Monday, September 18, 2006

TEA-Time - a metric to elicit TDD behavior?

I've been thinking about a metric that might elicit Test-Driven behaviors in my organization. As a first step to TDD, we definitely want folks to create automated tests as much as feasible and execute them frequently. Once they get that, I've been thinking about what sort of metric might encourage them to actually work in short, test-driven cycles, where requirements are elaborated test-by-test (given a use-case or story, write the first test, write the code to pass the test, refactor, rinse-lather-repeat).

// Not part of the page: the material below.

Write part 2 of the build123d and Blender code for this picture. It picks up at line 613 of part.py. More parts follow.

Some of these folks are very much ingrained in a systems engineering V-model lifecycle that does a lot of big-requirements up-front. So ensuring they work to automate tests and execute them frequently isn't enough to enourage them to use an interative approach of fine-grained TDD-style elaboration. An idea I had for what to measure is something I chose to call Test-Execution Availability Time, or TEA-Time (I figure if nothing else, my friends in the U.K will like the name :-).

As proposed, Test-Execution Availability Time (or TEA-Time) would be defined as the mean time between when a system requirement description is first baselined, and the time at which a "sufficient" number of automated tests for the requirement were implemented and ready (available) to be executed.

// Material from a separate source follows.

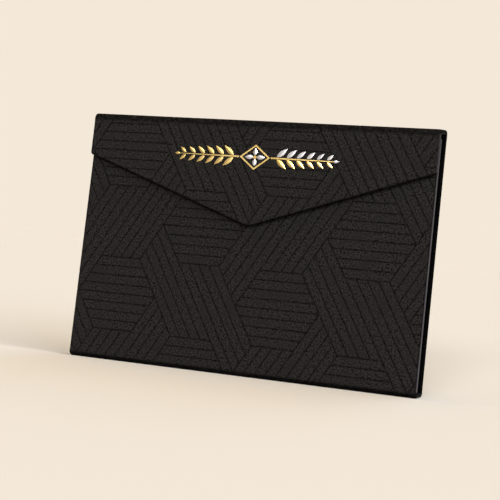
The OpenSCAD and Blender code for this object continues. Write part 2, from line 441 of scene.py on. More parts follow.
def case_rim():
    """Edge of the case's paper: up one side, over the front panel's top and down."""
    side, top, small = HALF_W - CORNER_R, END_S - CORNER_R, CORNER_R - RIM
    return [
        (FLAT_X, BACK_LOW, 1, 0),
        *arc((side, top), small, 0, 90, CORNER_POINTS),
        *arc((-side, top), small, 90, 180, CORNER_POINTS),
        (-FLAT_X, BACK_LOW, -1, 0),
    ]


def flap_rim():
    """Edge of the flap's paper: down one side, round the pointed end and up."""
    side, corner, small = HALF_W - CORNER_R, FLAP_SIDE_H + CORNER_R - FLAP_TIP_H, CORNER_R - RIM
    lean = math.degrees(flap_slope())
    return [
        (-FLAT_X, FLAP_END, -1, 0),
        *arc((-side, corner), small, 180, 270 - lean, CORNER_POINTS),
        *arc((0, FLAP_TIP_R), FLAP_TIP_R - RIM, 270 - lean, 270 + lean, TIP_POINTS),
        *arc((side, corner), small, 270 + lean, 360, CORNER_POINTS),
        (FLAT_X, FLAP_END, 1, 0),
    ]


def flap_edge(inset):
    """The flap's lower edges moved inwards, with a sharp tip, from left to right."""
    side = HALF_W - inset
    apex = FLAP_TIP_R - (FLAP_TIP_R - inset) / math.cos(flap_slope())
    shoulder = apex + side * math.tan(flap_slope())
    return [(-side, shoulder), (0, apex), (side, shoulder)]


# Meshes

CUT_MERGE = 2e-4
ON_RIM = 2e-3
RIM_STEPS = 10
RIM_SAMPLE = 0.5
LEAST_LEAN = 1e-3
SHEET_UNIT = 100
SHARP_EDGE = math.radians(50)
FACE_WEIGHT = 90


def triangulate(outline, cuts):
    """Points and triangles of an area, cut along lines."""
    points = [Vector(p[:2]) for p in outline] + [Vector(p) for cut in cuts for p in cut]
    n = len(outline)
    edges = [(n + 2 * i, n + 2 * i + 1) for i in range(len(cuts))]
    verts, _, faces, _, _, inside = delaunay_2d_cdt(
        points, edges, [list(range(n))], 0, CUT_MERGE
    )
    kept = [f for f, origin in zip(faces, inside) if origin]
    used = sorted({i for f in kept for i in f})
    new = {old: i for i, old in enumerate(used)}
    return np.array([verts[i][:] for i in used]), [[new[i] for i in f] for f in kept]


def sides(face):
    """Pairs of neighbours round a closed list."""
    return list(zip(face, face[1:] + face[:1]))


def border(faces):
    """Edges that only one face has, the way that they run round it."""
    edges = dict.fromkeys(edge for face in faces for edge in sides(face))
    return [(a, b) for a, b in edges if (b, a) not in edges]


def rim_stations(points, faces, rim):
    """Vertices of a patch that lie on a rim, in order, with their outward directions."""
    rim = np.array(rim)
    lengths = np.linalg.norm(np.diff(rim[:, :2], axis=0), axis=1)
    before = np.concatenate([[0], np.cumsum(lengths)])
    found = []
    for i in sorted({i for edge in border(faces) for i in edge}):
        best = None
        for k, length in enumerate(lengths):
            a, b = rim[k, :2], rim[k + 1, :2]
            t = min(1, max(0, np.dot(points[i] - a, b - a) / length**2))
            gap = np.linalg.norm(points[i] - a - t * (b - a))
            if best is None or gap < best[0] - SAME_POINT:
                normal = rim[k, 2:] * (1 - t) + rim[k + 1, 2:] * t
                best = (gap, before[k] + t * length, unit(normal))
        if best[0] < ON_RIM:
            found.append((best[1], i, best[2]))
    found.sort(key=lambda f: f[0])
    return [f[1] for f in found], np.array([f[2] for f in found])


def flange_width(at, normals, rim):
    """Width of the turned-in paper, mitred where two edges meet."""
    dense = []
    for a, b in zip(rim, rim[1:]):
        n = max(1, int(math.dist(a[:2], b[:2]) / RIM_SAMPLE))
        dense += [np.add(a[:2], np.subtract(b[:2], a[:2]) * k / n) for k in range(n + 1)]
    gap = at[:, None] - np.array(dense)[None]
    lean = (gap * normals[:, None]).sum(2)
    ball = (gap**2).sum(2) / (2 * np.maximum(lean, LEAST_LEAN))
    return np.minimum(FLANGE, np.where(lean > LEAST_LEAN, ball, FLANGE).min(1))


class Shell:
    """One closed piece of paper, with what the material reads: shares of pressed tone with
    painted shade and of painted highlight, and places on the flat sheet."""

    def __init__(self):
        self.co, self.faces, self.flat = [], [], []
        self.pressed, self.painted_highlight = [], []

    def add(self, place, depth, pressed=0.0, painted_highlight=0.0, flat=None):
        """Vertices at places on the sheet and a depth, and their numbers."""
        first = len(self.co)
        self.co += on_sheet(place[:, 0], place[:, 1], depth).tolist()
        self.pressed += np.broadcast_to(pressed, len(place)).tolist()
        self.painted_highlight += np.broadcast_to(painted_highlight, len(place)).tolist()
        self.flat += (place if flat is None else flat).tolist()
        return list(range(first, len(self.co)))

    def build(self, name):
        obj = add_mesh(name, self.co, self.faces)
        mesh = obj.data
        for label, values in (("pressed", self.pressed), ("painted_highlight", self.painted_highlight)):
            attribute = mesh.attributes.new(label, "FLOAT", "POINT")
            attribute.data.foreach_set("value", np.array(values, np.float32))
        flat = np.array(self.flat) / SHEET_UNIT
        uv = mesh.uv_layers.new(name="sheet")
        corners = [i for face in self.faces for i in face]
        uv.data.foreach_set("uv", flat[corners].astype(np.float32).ravel())
        return soften(obj)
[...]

I was thinking that if a group was measuring this and wanted to behave in a way that minimized TEA-Time, it might encourage them to elaborate requirements in an iterative and incremental fashion, in smaller and smaller "functional slices". One thing I'm not sure of is what "a sufficient number of automated tests" should be in the above.

Any thoughts or comments?


Anonymous said...

I really like the idea of defining a formal metric to encourage iterative and incremental elaboration of requirements, so please don't take my comments to mean I don't like the idea. Several undesirable properties of your definition would be that (1) TEA-Time increases as the number of automated tests decreases, and (2) TEA-Time increases as the automated test quality decreases.

Maybe you could improve your definition by including the test definitions in the requirement description? For example,

"... when a system requirement description including definitions of required automated tests is first baselined, and the time at which the defined tests for the requirement ..."

Brad Appleton said...

Hi Chris! Thanks for the feedback (much appreciated).

Does TEA-Time increase as the number of automated tests decreases? That would mean writing fewer automated tests for a requirement increases the time it takes to have executable tests available? You must have meant TEA-Time improves (gets smaller) as the number of automated tests decreases. (yes?)

I think that is only true if TEA-Time is measures until all automated tests for the requirement are implemented. If the limit is not "all", but instead a "sufficient" number, then I don't think that is the case. The big question is how many is "sufficient". If N=1, then writing more tests for that requirement doesnt "degrade" TEA-Time, but 1 may not be a "sufficient" number.

I think the same applies to your 2nd statement about quality of automated tests. The tricky part is figuring out what is "sufficient." Obviously 1 test per requirement likely isnt enough. And yet there is some threshhold beyond which adding more tests doesnt add value. So how do we find that threshhold?

If we take the Agile/XP view that tests are an executable form of requirements, then creating too many tests is akin to "gold-plating" the requirements or "over-engineering" the system. Some tests add value, other proposed tests might not be adding much additional value. How do we decide that?

For requirements, we typically ask the customer to determine the value/priority. Is that reasonable to do for the detailed test-cases? Can the customer be expected to grok that level of detail? (If not, then who? and how do they judge?)

My concern about the "requirements baseline" including the definition of the tests (test cases) is that up until the requirements are initially baselined, TEA-Time alone doesnt provide much incentive to develop the requirements in a non-waterfall manner. So you could still do big-requirements-up-front (BRUF) before the clock started on TEA-Time. Adding the test-case definition to what is needed before that clock starts could (I fear) contribute even more to doing the initial requirements in a BRUF fashion all the way thru to detailed test cases (ouch)

In my organization, the system being delivered includes hardware as well as software, and they use a systems engineering approach (and lifecycle). At some point in that lifecycle, some level of BRUF and requirements decomposition already has to take in order to determine a set of software products and their corresponding features/stories. So that level of BRUF is unavoidable here (or at least outside my sphere of influence :-).

I was hoping to devise a metric that would incourage incremental/iterative elaboration of requirements (all the way thru to executable tests) starting at the point after the systems engineering folks handoff system-software requirements to the software product teams for t hem to further decompose and develop.

Fredrik said...

Isn't TEA-time just a variation of lead time for requirements? Considering that definition of done for the requirement step is that there are tests that ensure the requirement is fulfilled.

Brad Appleton said...

Hi Fredrik!
Can you say more about lead-time for requirements? Is it lead-time for specifying ALL the requirements? or for a single requirement?